## PROMPT
Of the material below, the lines to be retyped are those from the line containing "before = set(bpy.data.objects)" through the line containing "rng = np.random.default_rng(11)", inclusive; reproduce them exactly.

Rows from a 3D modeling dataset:

========

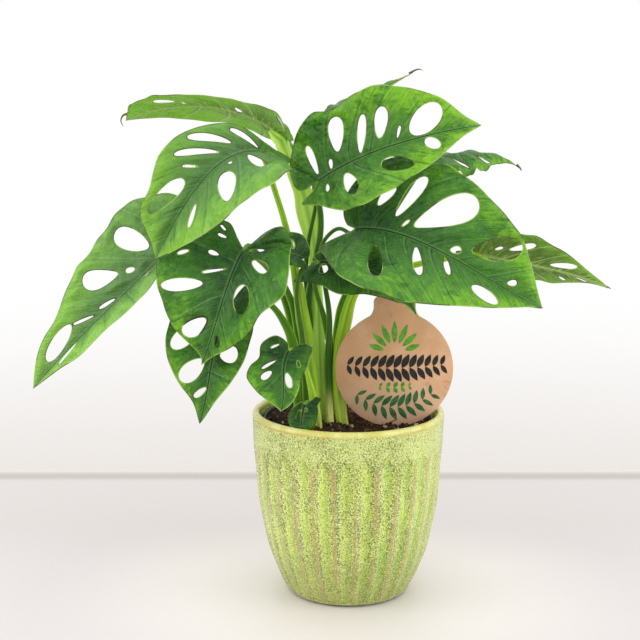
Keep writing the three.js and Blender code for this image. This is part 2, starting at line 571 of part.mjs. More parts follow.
// ---- Plant tag ---------------------------------------------------------------------------------
// A round wooden tag, with a wide neck above and a stake below, cut from one sheet.
function tagShape(margin) {
  const shape = new THREE.Shape();
  const radius = TAG.radius + margin;
  const centre = SOIL.edgeHeight + TAG.radius;
  const top = TAG.neckTop + margin;
  const neck = TAG.neckWidth / 2 + margin;
  const corner = TAG.cornerRadius;
  const neckAngle = Math.acos((neck + TAG.neckFlare) / radius);
  const neckFoot = centre + radius * Math.sin(neckAngle);
  const stake = TAG.stakeWidth / 2 + margin;
  const stakeAngle = Math.acos(stake / radius);
  shape.moveTo(-stake, TAG.stakeBottom - margin);
  shape.lineTo(stake, TAG.stakeBottom - margin);
  shape.lineTo(stake, centre - radius * Math.sin(stakeAngle));
  shape.absarc(0, centre, radius, -stakeAngle, neckAngle, false);
  shape.quadraticCurveTo(neck, neckFoot + TAG.neckFlare / 2, neck, top - corner);
  shape.quadraticCurveTo(neck, top, neck - corner, top);
  shape.lineTo(corner - neck, top);
  shape.quadraticCurveTo(-neck, top, -neck, top - corner);
  shape.quadraticCurveTo(-neck, neckFoot + TAG.neckFlare / 2, -neck - TAG.neckFlare, neckFoot);
  shape.absarc(0, centre, radius, Math.PI - neckAngle, Math.PI + stakeAngle, false);
  return shape;
}

function tagSolid(margin) {
  const depth = TAG.thickness + 2 * margin;
  const geometry = new THREE.ExtrudeGeometry(tagShape(margin), {
    depth,
    bevelEnabled: false,
    curveSegments: 9,
  });
  geometry.rotateX(Math.PI / 2);
  geometry.translate(TAG.x, TAG.y + depth / 2, 0);
  return geometry;
}

// ---- The potted plant --------------------------------------------------------------------------
const pottedPlant = new THREE.Group();
pottedPlant.add(
  namedMesh('pot', ceramicPot(), glaze()),
  namedMesh('nursery_pot', nurseryPot(), blackPlastic()),
  namedMesh('soil', soil(), soilBrown()),
  namedMesh('tag', tagSolid(0), cork()),
);
LEAVES.forEach((leaf) => {
  pottedPlant.add(namedMesh(`leaf_${leaf.name}`, leafBlade(leaf), leafGreen()));
  pottedPlant.add(namedMesh(`stalk_${leaf.name}`, leafStalk(leaf), stalkGreen()));
});

export default pottedPlant;
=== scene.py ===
# %% [markdown]
# # A Swiss cheese vine in its ribbed pot
# A young Monstera adansonii stands in the black nursery pot that it was grown in, and that pot stands
# inside a glazed ceramic one, with a round printed tag stuck in the soil. The solid model of all of it is
# loaded first and never changed: it says where everything is. Each visible thing then gets a finer
# surface in the same place. Lengths are written in millimetres and turned into metres only when a mesh is
# made. In the materials a place is in metres, as Blender gives it, and a number stored on the points is
# in millimetres or a share.

# %% Load the frame
import bpy
import numpy as np
from mathutils import Matrix


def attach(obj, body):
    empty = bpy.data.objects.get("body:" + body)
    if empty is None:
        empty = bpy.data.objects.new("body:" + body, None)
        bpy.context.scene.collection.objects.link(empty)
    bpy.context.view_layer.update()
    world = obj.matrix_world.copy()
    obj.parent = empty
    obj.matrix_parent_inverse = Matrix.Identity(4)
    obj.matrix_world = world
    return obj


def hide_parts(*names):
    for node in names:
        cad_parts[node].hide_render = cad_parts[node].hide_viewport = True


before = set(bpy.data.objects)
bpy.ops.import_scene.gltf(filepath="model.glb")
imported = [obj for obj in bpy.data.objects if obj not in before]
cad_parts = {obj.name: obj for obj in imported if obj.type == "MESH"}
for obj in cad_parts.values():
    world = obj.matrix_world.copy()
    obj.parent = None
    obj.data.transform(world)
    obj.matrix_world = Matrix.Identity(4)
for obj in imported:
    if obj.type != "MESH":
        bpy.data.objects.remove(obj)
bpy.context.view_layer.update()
MM = 0.001
TURN = 2 * np.pi
rng = np.random.default_rng(11)

# %% [markdown]
# ## Helpers for meshes
# Every surface below is worked out as whole numpy arrays: a list of points and a list of faces. One
# helper puts them into a mesh, with any numbers that the finish needs stored on the points as named
# attributes. It also says which solid the piece stands for, so that the solid is hidden.

# %% Mesh helpers
def unit(v):
    """Each vector divided by its length."""
    return v / np.maximum(np.linalg.norm(v, axis=-1, keepdims=True), 1e-12)


def smoothstep(x, low, high):
    """0 below low, 1 above high, and 3t^2 - 2t^3 between, where t runs from 0 to 1."""
    t = np.clip((x - low) / (high - low), 0, 1)
    return t * t * (3 - 2 * t)


def spline(points, per_span=10):
    """A Catmull-Rom curve: a cubic on each span, with end slopes of half the step between neighbours."""
    p = np.asarray(points, float)
    p = np.concatenate([2 * p[:1] - p[1:2], p, 2 * p[-1:] - p[-2:-1]])
    t = np.linspace(0, 1, per_span, endpoint=False)[:, None]
    spans = []
    for a, b, c, d in zip(p, p[1:], p[2:], p[3:]):
        square, cube = 2 * a - 5 * b + 4 * c - d, 3 * b - a - 3 * c + d
        spans.append(0.5 * (2 * b + (c - a) * t + square * t**2 + cube * t**3))
    return np.concatenate(spans + [p[-2:-1]])


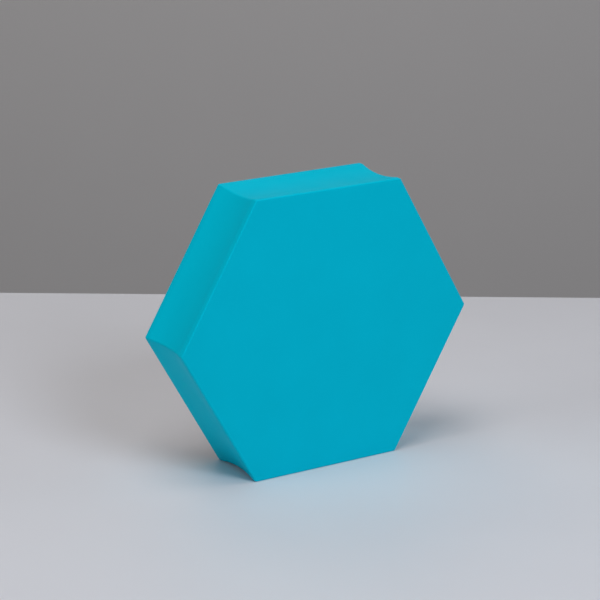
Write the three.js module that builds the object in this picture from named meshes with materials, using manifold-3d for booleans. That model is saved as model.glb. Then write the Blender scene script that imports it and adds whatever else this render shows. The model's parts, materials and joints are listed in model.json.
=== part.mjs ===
// A small hexagonal tumbling barrel, standing on one of its six flanks.
// The barrel's axis runs along Y. The plain closed end faces -Y and the lid end faces +Y.
// A cast polyurethane cup carries a black rubber liner. A six-sided aluminium end plate is screwed
// into brass inserts in the cup's corners. The round lid is held on three studs by wing nuts.
import * as THREE from 'three';
import { mergeVertices } from 'three/addons/utils/BufferGeometryUtils.js';
import Module from 'manifold-3d';

const wasm = await Module();
wasm.setup();

// Driving sizes, in millimetres
const ACROSS_FLATS = 216;
const DEPTH = 55;
const DISH = 2.4; // how far each flank is hollowed at mid depth
const LAND = 4.3; // flat strip beside each end of a flank
const EDGE_ROUND = 1;
const WALL = 6; // thinnest wall, at the middle of a flank
const END_WALL = 6; // closed end
const CORNER_WEB = 21.7; // solid corner, from the sharp edge to the hollow
const GAP = 0.3; // between a piece and what it rests on or sits in

const LINER_WALL = 4;
const FLANGE = 3; // liner flange, gasket and lid seal flange
const RIM_WALL = 4.5; // shell around the end plate, at a land
const PLATE = 5;
const PLATE_BAND = 31.2; // end plate from its flat to the mouth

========

## CORRECT RESPONSE
before = set(bpy.data.objects)
bpy.ops.import_scene.gltf(filepath="model.glb")
imported = [obj for obj in bpy.data.objects if obj not in before]
cad_parts = {obj.name: obj for obj in imported if obj.type == "MESH"}
for obj in cad_parts.values():
    world = obj.matrix_world.copy()
    obj.parent = None
    obj.data.transform(world)
    obj.matrix_world = Matrix.Identity(4)
for obj in imported:
    if obj.type != "MESH":
        bpy.data.objects.remove(obj)
bpy.context.view_layer.update()
MM = 0.001
TURN = 2 * np.pi
rng = np.random.default_rng(11)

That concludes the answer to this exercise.